## Aim of the task
Find the lines holding "scene" and copy them.

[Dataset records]

-=-=-

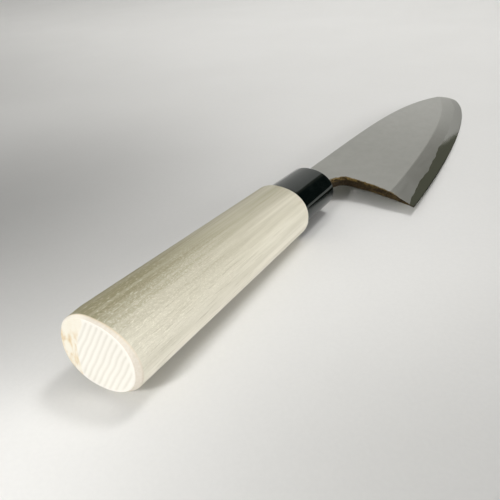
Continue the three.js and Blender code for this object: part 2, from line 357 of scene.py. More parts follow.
def layer_height(x, y):
    """Where the two steels meet: level inside, and turned to meet the strip's border on the bevel."""
    t, inside = edge_place(x, y)
    width = border_width(t)
    at_border = bevel_height(t, width)
    share = np.clip(1 - (inside - width) / LAYER_TURN, 0, 1) ** 2
    return np.minimum(LAYER_Z + (at_border - LAYER_Z) * share, top_height(x, y) - HAIR)


def hollow_depth(x, y):
    """Depth of the hollow that is ground into the back, inside its flat rim."""
    start, end = CHOIL_ROOT[0] + HOLLOW_ENDS[0], TIP[0] - HOLLOW_ENDS[1]
    turn = np.arccos(np.clip(1 - 2 * (x - start) / (end - start), -1, 1))
    low, high = edge_y(x) + HOLLOW_RIMS[0], spine_y(x) - HOLLOW_RIMS[1]
    half = np.maximum((high - low) / 2 * np.sin(turn) ** 0.4, 1e-6)
    across = (y - (low + high) / 2) / half
    depth = HOLLOW_DEPTH * (half / HOLLOW_HALF) ** 2 * (1 - across ** 2)
    return np.where((x <= start) | (x >= end) | (across ** 2 > 1), 0.0, depth)


def broken_edge(points, top):
    """The top sheet's heights with the spine's and the choil's sharp edges broken by a small round."""
    radius = bpy.context.scene.deba_knife.edge_break / MM
    straight = bezier(((FERRULE_FRONT, SPINE_Y), SPINE[0]), np.linspace(0, 1, 434))
    spine = np.vstack([straight, SPINE_LINE[1:]])
    gap = np.minimum(from_line(points, spine), from_line(points, choil_border()))
    gap = np.where(points[..., 0] < FERRULE_FRONT - 1, radius, np.clip(gap, 0, radius))
    # The round fades out towards the cutting edge, where the honed bevel has cut it away
    share = 0.8 * ease((heights(points, lambda x, y: edge_place(x, y)[1]) - 8) / 5)
    return top - (radius - np.sqrt(np.maximum(radius ** 2 - (radius - gap) ** 2, 0))) * share


def choil_border():
    """The choil's outline and the neck's underside in front of the ferrule, as points close together."""
    steps = np.arange(FERRULE_FRONT, CHOIL_ROOT[0], 0.1)
    neck = np.stack([steps, np.interp(steps, *under_line().T)], -1)
    return np.vstack([choil_line(), neck])


# Mesh helpers

def named(name):
    """The object that was just added, under its name."""
    made = bpy.context.object
    made.name = made.data.name = name
    return made


def add_attribute(piece, name, values):
    layer = piece.data.attributes.new(name, "FLOAT", "POINT")
    layer.data.foreach_set("value", np.asarray(values, np.float32).ravel())


def take_attribute(piece, name):
    """The values of an attribute, which is then removed."""
    values = np.empty(len(piece.data.vertices), np.float32)
    layer = piece.data.attributes[name]
    layer.data.foreach_get("value", values)
    piece.data.attributes.remove(layer)
    return values


def places(piece):
    flat = np.empty(len(piece.data.vertices) * 3, np.float32)
    piece.data.vertices.foreach_get("co", flat)
    return flat.reshape(-1, 3).astype(float) / MM


def lay(piece, points):
    piece.data.vertices.foreach_set("co", (points * MM).astype(np.float32).ravel())
    piece.data.update()


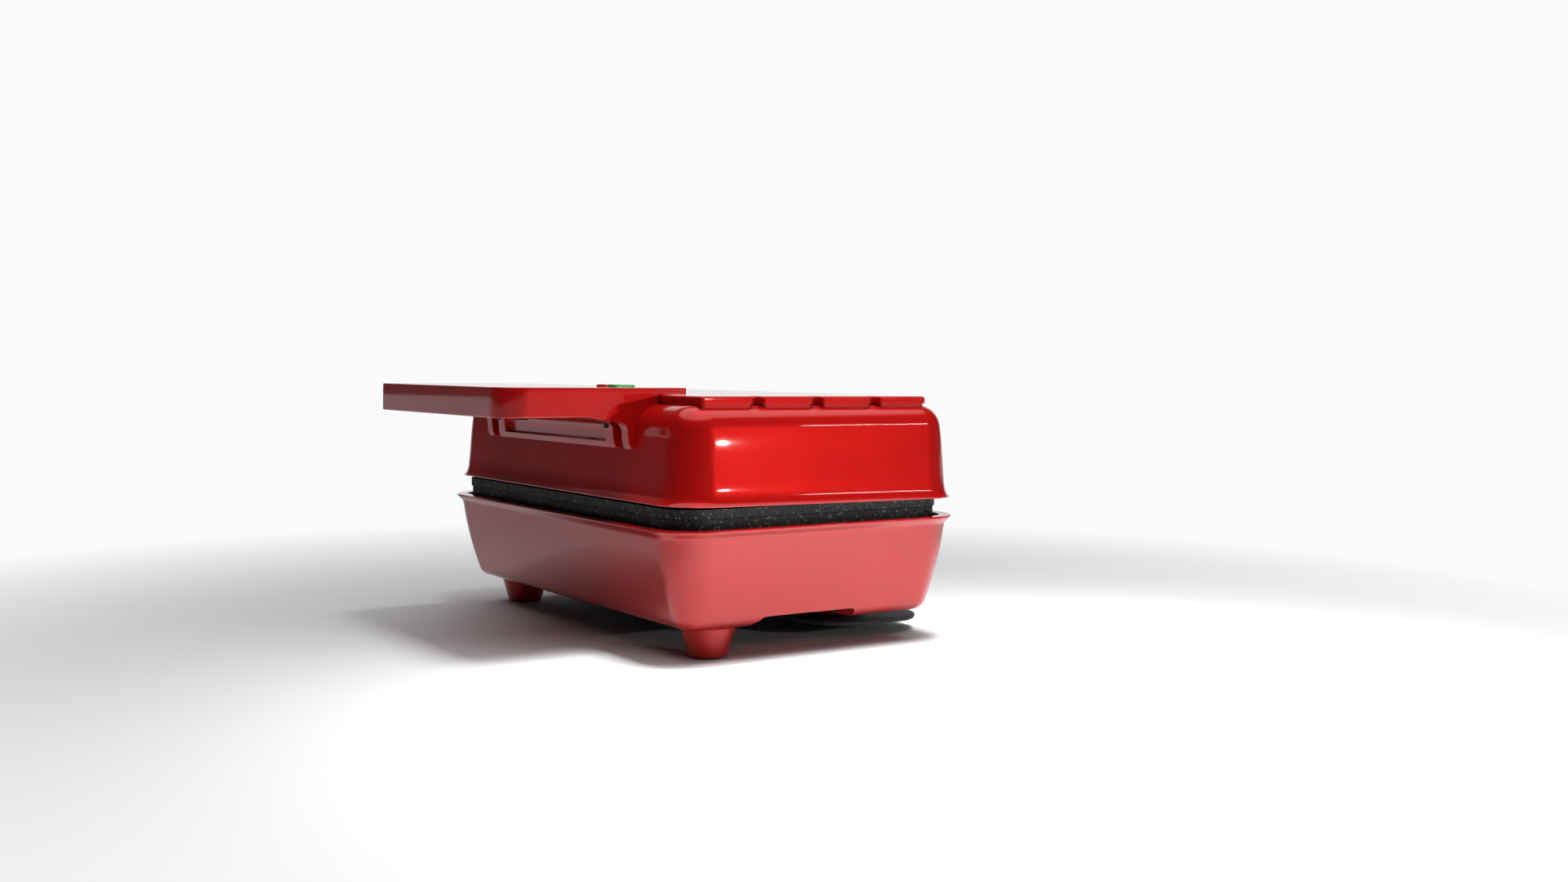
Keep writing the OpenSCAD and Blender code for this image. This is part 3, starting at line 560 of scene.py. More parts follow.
@dataclass(frozen=True)
class LensMoulding(FinishBase):
    """Tinted see-through lens with a soft glow of its lamp behind."""

    name: str = "lens"
    colour: tuple[float, float, float] = (0.6, 0.01, 0.01)
    deep: tuple[float, float, float] = (0.4, 0.005, 0.005)
    glow: float = 0.0

    def shade(self, sheet: ShaderSheet, surface: bpy.types.Node) -> None:
        """Feeds the tint, the gloss and the glow."""
        tint = self.moulded(sheet, surface, (0.7, 180.0), (0.08, 0.16, 90.0),
                            (2400.0, 500.0, 0.5), 0.01)
        sheet.feed(surface, Transmission_Weight=0.35, IOR=1.49, Emission_Color=tint,
                   Emission_Strength=self.glow)


RED = GlossMoulding()
BLACK = MattMoulding(name="black_moulding")
RUBBER = MattMoulding(name="rubber", colour=(0.014, 0.014, 0.014), deep=(0.008, 0.008, 0.008),
                      low=0.6, high=0.8, grain_mm=0.05, grain_scale=900.0)
SPECKLE = SpeckledCoating()
CERAMIC = MattMoulding(name="ceramic", colour=(0.72, 0.69, 0.62), deep=(0.6, 0.56, 0.48), low=0.4,
                       high=0.6, grain_mm=0.04, grain_scale=1100.0)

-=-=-

## The reply
Continue the three.js and Blender code for this object: part 2, from line 357 of scene.py. More parts follow.
    radius = bpy.context.scene.deba_knife.edge_break / MM
Keep writing the OpenSCAD and Blender code for this image. This is part 3, starting at line 560 of scene.py. More parts follow.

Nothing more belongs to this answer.